Rows –
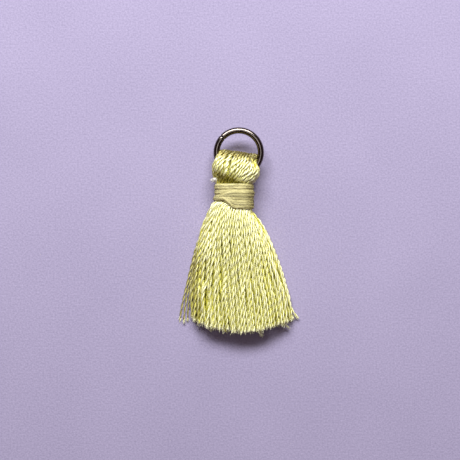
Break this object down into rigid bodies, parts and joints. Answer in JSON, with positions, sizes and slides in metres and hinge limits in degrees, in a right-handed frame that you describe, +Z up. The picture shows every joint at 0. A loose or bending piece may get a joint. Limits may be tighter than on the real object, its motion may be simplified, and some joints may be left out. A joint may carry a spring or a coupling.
{
  "type": "tassel",
  "caption": "Small silk tassel lying flat: yarn folded over a split ring, a wound tie round its neck and a spreading skirt of plied strands.",
  "frame": {"origin": "on the surface the tassel lies on, under the middle of its length and width", "axes": "+Y from the cut ends to the ring, +Z up off the surface, +X to the right as seen from above with the ring at the top"},
  "size_m": [0.019, 0.0328, 0.0057],
  "materials": {
    "yarn": "silky plied yarn, pale yellow",
    "tie_thread": "matte thread, khaki yellow",
    "ring_metal": "polished, dark bronze tone"
  },
  "bodies": {
    "root": {"yarn_bundle": "yarn", "neck_tie": "tie_thread", "split_ring": "ring_metal"}
  },
  "joints": []
}
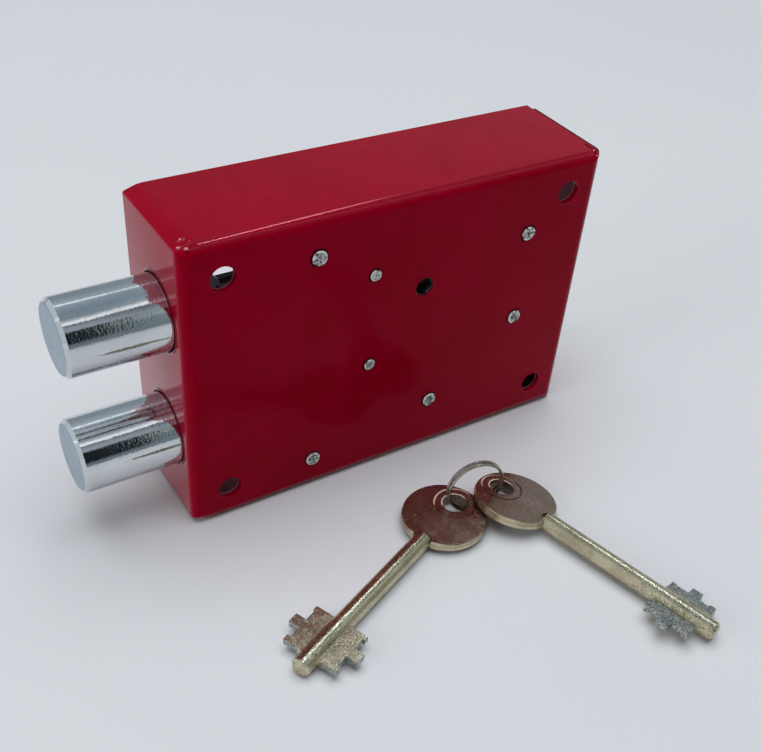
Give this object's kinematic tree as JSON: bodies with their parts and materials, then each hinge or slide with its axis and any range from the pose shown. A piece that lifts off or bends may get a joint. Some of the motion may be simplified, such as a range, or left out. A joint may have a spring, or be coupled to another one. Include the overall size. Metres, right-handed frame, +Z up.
{
  "type": "safe lock",
  "caption": "Rim safe lock in a painted folded-steel case with round bolts thrown from one end, a lever mechanism inside, and double-bitted keys on a split ring.",
  "frame": {"origin": "middle of the case's resting edge: half its length and half its depth, on the bottom flange", "axes": "+X along the case away from the bolts, +Y from the plain painted front wall to the keyhole cover, +Z up"},
  "size_m": [0.1666, 0.1462, 0.095],
  "materials": {
    "case_paint": "gloss deep red enamel",
    "cover_paint": "gloss deep red enamel",
    "bolt_chrome": "polished chrome",
    "pillar_steel": "turned, peened tails",
    "screw_zinc": "zinc plated",
    "plate_steel": "pressed steel",
    "hard_steel": "hardened, blackened",
    "spring_steel": "tempered spring steel",
    "lever_brass": "stamped sheet",
    "key_nickel": "satin nickel on a zinc casting",
    "ring_nickel": "bright nickel"
  },
  "bodies": {
    "case": {"case_tray": "case_paint", "cover_plate": "cover_paint", "upper_left_pillar": "pillar_steel", "lower_left_pillar": "pillar_steel", "upper_right_pillar": "pillar_steel", "lower_right_pillar": "pillar_steel", "centre_pillar": "pillar_steel", "upper_guide_pin": "pillar_steel", "lower_guide_pin": "pillar_steel", "cover_screws": "screw_zinc", "retaining_clips": "screw_zinc", "keeper_plate": "plate_steel", "spring_comb": "spring_steel", "drill_guard": "hard_steel", "guard_rivets": "screw_zinc"},
    "bolt_carriage": {"bolt_plate": "plate_steel", "upper_bolt": "bolt_chrome", "lower_bolt": "bolt_chrome", "bolt_stump": "plate_steel"},
    "key_bunch": {"key_ring": "ring_nickel"},
    "first_key": {"key_1": "key_nickel"},
    "second_key": {"key_2": "key_nickel"},
    "lever_1_body": {"lever_1": "lever_brass"},
    "lever_2_body": {"lever_2": "lever_brass"},
    "lever_3_body": {"lever_3": "lever_brass"},
    "lever_4_body": {"lever_4": "lever_brass"},
    "lever_5_body": {"lever_5": "lever_brass"},
    "lever_6_body": {"lever_6": "lever_brass"}
  },
  "joints": [
    {"name": "bolt_slide", "type": "slide", "parent": "case", "child": "bolt_carriage", "axis": [1, 0, 0], "range_m": [0, 0.02]},
    {"name": "lever_1_rise", "type": "slide", "parent": "case", "child": "lever_1_body", "axis": [0, 0, 1], "range_m": [0, 0.0018]},
    {"name": "lever_2_rise", "type": "slide", "parent": "case", "child": "lever_2_body", "axis": [0, 0, 1], "range_m": [0, 0.0022]},
    {"name": "lever_3_rise", "type": "slide", "parent": "case", "child": "lever_3_body", "axis": [0, 0, 1], "range_m": [0, 0.0032]},
    {"name": "lever_4_rise", "type": "slide", "parent": "case", "child": "lever_4_body", "axis": [0, 0, 1], "range_m": [0, 0.0028]},
    {"name": "lever_5_rise", "type": "slide", "parent": "case", "child": "lever_5_body", "axis": [0, 0, 1], "range_m": [0, 0.0024]},
    {"name": "lever_6_rise", "type": "slide", "parent": "case", "child": "lever_6_body", "axis": [0, 0, 1], "range_m": [0, 0.002]},
    {"name": "key_bunch_lift", "type": "slide", "parent": "case", "child": "key_bunch", "axis": [0, 0, 1], "range_m": [0, 0.11]},
    {"name": "first_key_swing", "type": "hinge", "parent": "key_bunch", "child": "first_key", "pos_m": [0.0102, -0.0512, 0.00957], "axis": [0.2079, 0.9781, 0], "range_deg": [0, 70]},
    {"name": "second_key_swing", "type": "hinge", "parent": "key_bunch", "child": "second_key", "pos_m": [0.0102, -0.0512, 0.00957], "axis": [-0.2079, -0.9781, 0], "range_deg": [0, 70]}
  ],
  "couplings": [
    {"joint": "lever_1_rise", "follows": "bolt_slide", "ratio": 0.09},
    {"joint": "lever_2_rise", "follows": "bolt_slide", "ratio": 0.11},
    {"joint": "lever_3_rise", "follows": "bolt_slide", "ratio": 0.16},
    {"joint": "lever_4_rise", "follows": "bolt_slide", "ratio": 0.14},
    {"joint": "lever_5_rise", "follows": "bolt_slide", "ratio": 0.12},
    {"joint": "lever_6_rise", "follows": "bolt_slide", "ratio": 0.1}
  ]
}
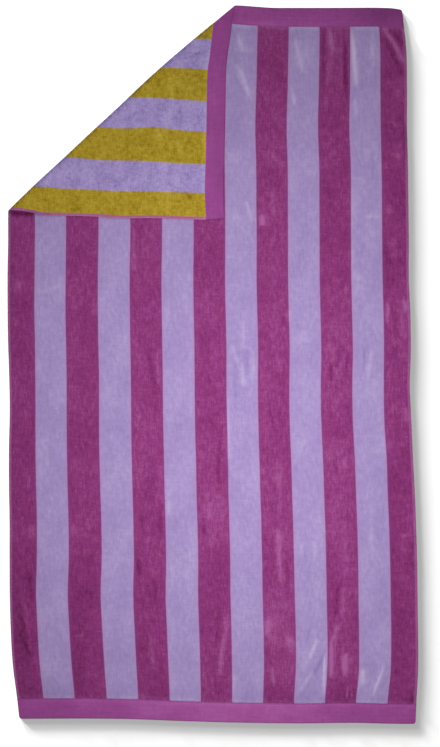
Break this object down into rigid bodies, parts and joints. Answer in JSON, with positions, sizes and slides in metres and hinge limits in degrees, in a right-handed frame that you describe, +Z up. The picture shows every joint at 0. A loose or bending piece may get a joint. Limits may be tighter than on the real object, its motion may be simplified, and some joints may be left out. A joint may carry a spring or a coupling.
{
  "type": "beach towel",
  "caption": "Striped terry beach towel lying flat, its top left corner turned over to show the back; flat-woven band at each end.",
  "frame": {"origin": "centre of the lying towel's box, on the surface that it lies on", "axes": "+Z up from the surface, +Y along the towel towards the end whose corner is turned over, +X to the right seen from above"},
  "size_m": [1.0276, 1.797, 0.012],
  "materials": {
    "terry": "cotton terry, sheared velour in magenta and lavender stripes on the front, uncut loops in mustard and lavender on the back"
  },
  "bodies": {
    "root": {"towel": "terry"}
  },
  "joints": []
}
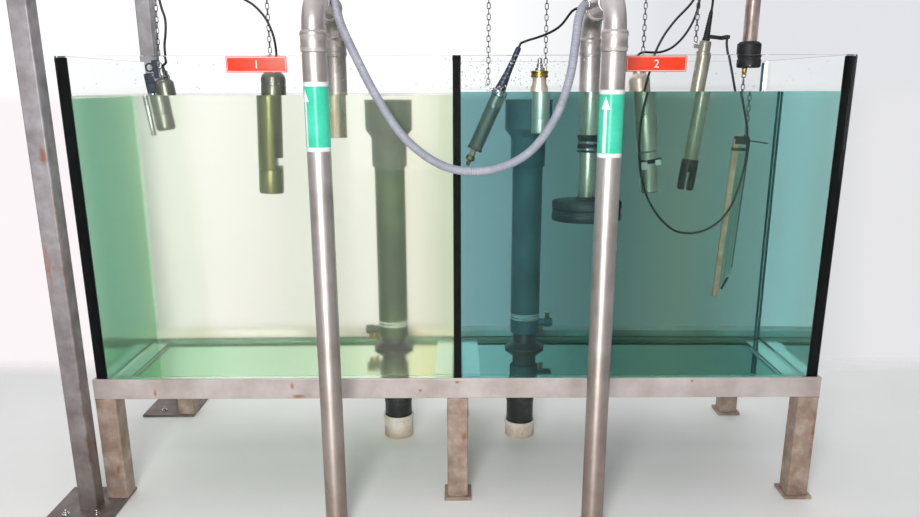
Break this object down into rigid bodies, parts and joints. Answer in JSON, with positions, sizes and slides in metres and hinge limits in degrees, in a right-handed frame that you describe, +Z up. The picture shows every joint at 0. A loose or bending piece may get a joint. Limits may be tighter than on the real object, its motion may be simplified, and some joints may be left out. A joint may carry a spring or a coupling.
{
  "type": "twin glass inspection tank",
  "caption": "Two-compartment glass inspection tank on a square tube stand, with steel risers and drop pipes, overflow standpipes, and probes on chains from a gantry.",
  "frame": {"origin": "centre of the base's bounding rectangle, on the floor", "axes": "+X to the right along the tank, +Y from the front pane to the back pane, +Z up"},
  "size_m": [2.82, 1.217, 2.15],
  "materials": {
    "stand_steel": "dull square tube with rust at the welds",
    "gantry_steel": "dull square tube with scratches",
    "tank_glass": "clear laminated glass",
    "silicone": "matte black sealing",
    "sign_red": "engraving sheet with a white border",
    "pipe_steel": "stainless pipe, brushed lengthwise",
    "black_rubber": "matte",
    "dark_plastic": "dark grey pipe plastic",
    "white_plastic": "stained white pipe socket",
    "probe_steel": "stainless with a film of deposits",
    "bar_plastic": "aged beige",
    "chain_steel": "bright links",
    "cable_black": "matte black jacket",
    "hose_grey": "ribbed spiral hose"
  },
  "bodies": {
    "root": {"beam_front": "stand_steel", "beam_back": "stand_steel", "beam_left": "stand_steel", "beam_right": "stand_steel", "beam_middle": "stand_steel", "leg_front_left": "stand_steel", "leg_back_left": "stand_steel", "leg_front_middle": "stand_steel", "leg_back_middle": "stand_steel", "leg_front_right": "stand_steel", "leg_back_right": "stand_steel", "gantry_post_front": "gantry_steel", "gantry_post_back": "gantry_steel", "gantry_rail_front": "gantry_steel", "gantry_rail_back": "gantry_steel", "gantry_rail_left": "gantry_steel", "hanging_rail": "gantry_steel", "glass_front": "tank_glass", "glass_back": "tank_glass", "glass_left": "tank_glass", "glass_right": "tank_glass", "glass_partition": "tank_glass", "glass_floor": "tank_glass", "seal_front": "silicone", "seal_back": "silicone", "sign_left": "sign_red", "sign_right": "sign_red", "riser_left": "pipe_steel", "riser_right": "pipe_steel", "crossover_left": "pipe_steel", "crossover_right": "pipe_steel", "drop_coupling": "black_rubber", "diffuser": "dark_plastic", "standpipe_left": "dark_plastic", "standpipe_right": "dark_plastic", "tank_fitting_left": "dark_plastic", "tank_fitting_right": "dark_plastic", "floor_socket_left": "white_plastic", "floor_socket_right": "white_plastic", "probe_1": "probe_steel", "probe_2": "probe_steel", "probe_3": "probe_steel", "probe_4": "probe_steel", "probe_5": "probe_steel", "probe_6": "probe_steel", "probe_7": "bar_plastic", "probe_pole": "pipe_steel", "chain_1": "chain_steel", "chain_2": "chain_steel", "chain_3": "chain_steel", "chain_4": "chain_steel", "chain_5": "chain_steel", "chain_6": "chain_steel", "chain_7": "chain_steel", "hose": "hose_grey", "cable_1": "cable_black", "cable_2": "cable_black", "cable_3": "cable_black", "cable_5": "cable_black", "cable_loop": "cable_black"}
  },
  "joints": []
}
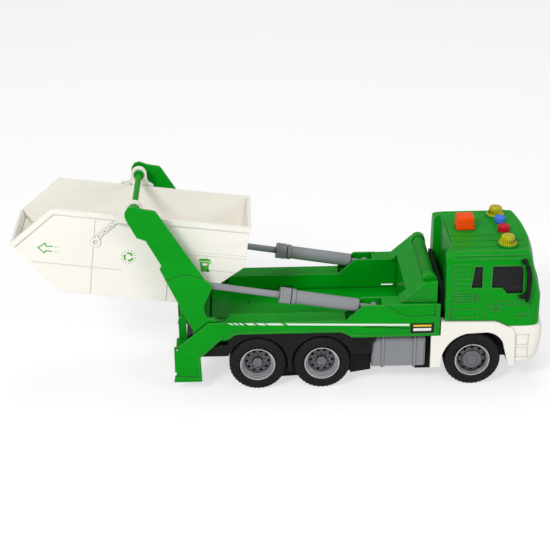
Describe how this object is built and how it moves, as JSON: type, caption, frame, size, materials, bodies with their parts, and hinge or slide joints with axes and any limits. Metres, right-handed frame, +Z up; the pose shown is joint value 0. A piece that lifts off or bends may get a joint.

Direction –
Select from the material above each line in which the string "lifts" appears, and list those lines.

Output –
Give this object's kinematic tree as JSON: bodies with their parts and materials, then each hinge or slide with its axis and any range from the pose shown. A piece that lifts off or bends may get a joint. Some of the motion may be simplified, such as a range, or left out. A joint may have a spring, or be coupled to another one. Include the overall size. Metres, right-handed frame, +Z up.
Describe how this object is built and how it moves, as JSON: type, caption, frame, size, materials, bodies with their parts, and hinge or slide joints with axes and any limits. Metres, right-handed frame, +Z up; the pose shown is joint value 0. A piece that lifts off or bends may get a joint.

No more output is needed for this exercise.